Unique indexes do not allow duplicate values. They may be either simple or multi-field. If it is multi-field, it will allow duplicates in individual fields within the indexed fields, but it will not allow a duplicate across the all of the fields in the index. This is useful to make sure you don't have duplicate records in your table.

Clustered indexes control how the records are stored in the database. If you have a clustered index, the records will actually be stored in that order. A table can have only one clustered index. This makes sense since records in a table can only be physically stored in one order.

Primary Keys are a special type of index. In Access, the primary key is both a unique index and a clustered index. It has one additional property in that no field in the index can be NULL. (see What does NULL mean? ). There can be only one primary key in a table. For more on primary keys, their creation and uses see: What is a Primary Key?

How do you create an index?

For simple indexes, it's easy. Just go to the Design View of the table and select a field. In the Properties, you'll see an Indexed property. Select one of the "Yes" options. To make it a unique index by selecting Yes (No Duplicates).

For multi-field indexes, it's a little more complicated. The simplest thing to do is create a simple index on the first field in your index.

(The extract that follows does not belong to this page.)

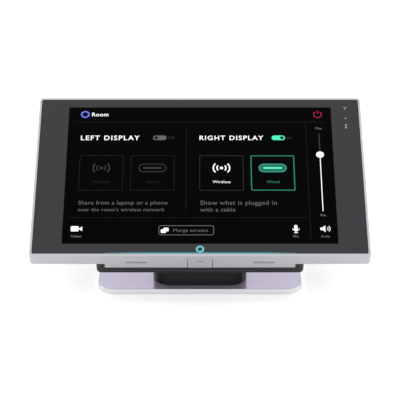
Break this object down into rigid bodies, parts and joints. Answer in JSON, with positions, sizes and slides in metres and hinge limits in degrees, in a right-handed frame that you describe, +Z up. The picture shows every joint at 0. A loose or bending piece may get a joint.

Then on the line directly below it, add another field WITHOUT giving it an Index Name. If the Index Name field is blank, Access will assume the field is part of the index directly above it.


Add as many fields to the index as you want. From the Indexes Window, you can also set the Unique, Primary, and Allow Nulls properties.

A word of warning about indexes. While they do speed up the retrieval of records, they also slow down the insertion of records. Every time a new record is added, all the indexes need to be rebuilt. If you have too many indexes and a lot of records, this can be a problem. Therefore, it is best to just index those fields that really need indexing. These would include fields that you will be sorting or searching on or fields that participate in Relationships or Joins.